The Federal government's Department of Housing and Urban Development administers reverse mortgages. To apply for one, visit the Department of Housing and Urban Development's website www.hud.gov. In the search engine at the website, type in "home equity conversion mortgage;" that's the government's name for a reverse mortgage. Or you can call the Department of Housing and Urban Development at (800) 569-4287 for a list of approved lenders.

A reverse mortgage is not the same as a home equity loan. With a home equity loan, you must have enough income to qualify. With a reverse mortgage, your income isn't a factor; rather how much equity you have in your home is one major factor considered. Other factors include your age, interest rates, and the appraised value of your
house. With a home equity loan you must make monthly principal and interest payments, whereas the reverse mortgage pays you. Early reverse mortgage programs were somewhat risky, as they only allowed the borrower of the loan to remain in the house as long as the houses value exceeded that of the debt.
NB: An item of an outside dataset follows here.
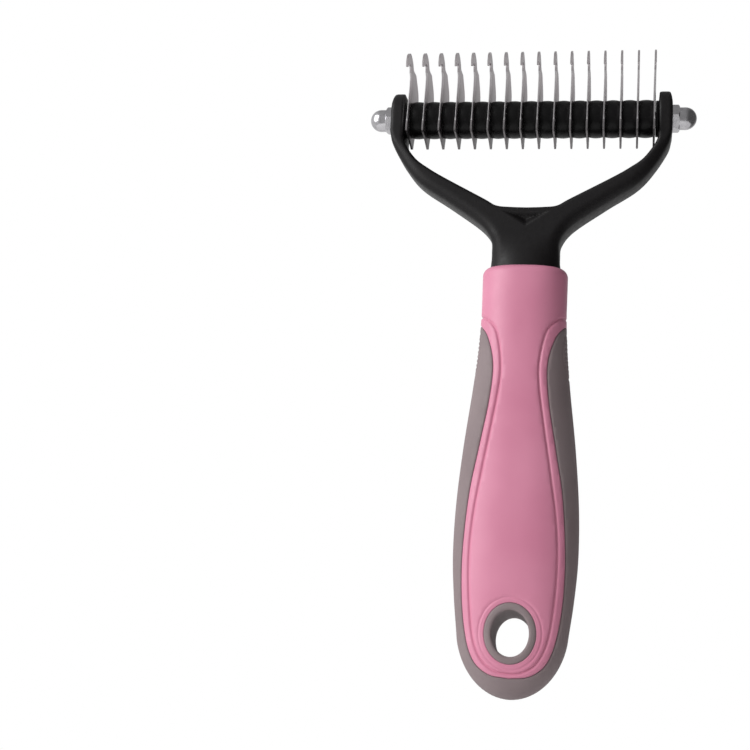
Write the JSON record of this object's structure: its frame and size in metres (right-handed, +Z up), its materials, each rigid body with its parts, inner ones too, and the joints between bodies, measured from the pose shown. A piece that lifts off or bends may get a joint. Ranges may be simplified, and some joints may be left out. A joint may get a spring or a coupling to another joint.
{
  "type": "dematting comb",
  "caption": "Dematting comb: a forked yoke on a two-tone soft-grip handle with a hanging hole, holding a row of hooked steel blades and spacers on an axle with dome nuts.",
  "frame": {"origin": "the middle of the grip, on the collar's centre line, where the hand holds the comb", "axes": "+Z up the comb from the grip to the blades; +X along the blade axle, to the right seen from the side that the hooks point to; +Y away from the hooks"},
  "size_m": [0.094, 0.0237, 0.1823],
  "materials": {
    "handle_plastic": "fine satin moulded pink",
    "grip_rubber": "matt warm grey soft grip",
    "yoke_nylon": "matt black, finely grained",
    "spacer_plastic": "black, slight sheen",
    "blade_steel": "ground stainless steel",
    "rod_steel": "bright threaded rod",
    "nut_plating": "bright plated steel"
  },
  "bodies": {
    "handle": {"handle_core": "handle_plastic", "grip_band": "grip_rubber", "hang_hole_liner": "grip_rubber", "yoke_frame": "yoke_nylon", "axle_rod": "rod_steel"},
    "blade_stack": {"blade_01": "blade_steel", "blade_02": "blade_steel", "blade_03": "blade_steel", "blade_04": "blade_steel", "blade_05": "blade_steel", "blade_06": "blade_steel", "blade_07": "blade_steel", "blade_08": "blade_steel", "blade_09": "blade_steel", "blade_10": "blade_steel", "blade_11": "blade_steel", "blade_12": "blade_steel", "blade_13": "blade_steel", "blade_14": "blade_steel", "blade_15": "blade_steel", "blade_16": "blade_steel", "spacer_01": "spacer_plastic", "spacer_02": "spacer_plastic", "spacer_03": "spacer_plastic", "spacer_04": "spacer_plastic", "spacer_05": "spacer_plastic", "spacer_06": "spacer_plastic", "spacer_07": "spacer_plastic", "spacer_08": "spacer_plastic", "spacer_09": "spacer_plastic", "spacer_10": "spacer_plastic", "spacer_11": "spacer_plastic", "spacer_12": "spacer_plastic", "spacer_13": "spacer_plastic", "spacer_14": "spacer_plastic", "spacer_15": "spacer_plastic"},
    "left_nut": {"left_nut_hex": "nut_plating", "left_nut_dome": "nut_plating"},
    "right_nut": {"right_nut_hex": "nut_plating", "right_nut_dome": "nut_plating"}
  },
  "joints": [
    {"name": "blade_stack_swivel", "type": "hinge", "parent": "handle", "child": "blade_stack", "pos_m": [0, 0, 0.1048], "axis": [1, 0, 0], "range_deg": [-60, 20]},
    {"name": "left_nut_travel", "type": "slide", "parent": "handle", "child": "left_nut", "axis": [-1, 0, 0], "range_m": [0, 0.0049]},
    {"name": "right_nut_travel", "type": "slide", "parent": "handle", "child": "right_nut", "axis": [1, 0, 0], "range_m": [0, 0.0049]}
  ]
}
Now, because of borrower protections, the borrower of a reverse mortgage has a right to stay in the house, no matter how large the accumulated debt, until they die, sell the house, or move out for good.

Reverse mortgages have several advantages. One is the obvious source of supplemental income. Another is that you retain ownership of your home. Should you sell your house, you or your heirs settle the reverse mortgage with the lender and any mount over the mortgage belongs to you or your heirs. Because the money for the reverse mortgage is borrowed from the Federal Housing Authority, or FHA, there are no fees involved. Never use a mortgage service that charges a fee for referring you to an FHA lender. There are of course disadvantages to a reverse mortgage. Obtaining one and spending the money decreases the equity you have in your house. Reverse mortgages may be more expensive than home equity loans or traditional mortgages. Finally, you do need to have enough equity to qualify for one. In the end, you must make the decision as to whether a reverse mortgage is the right choice for you.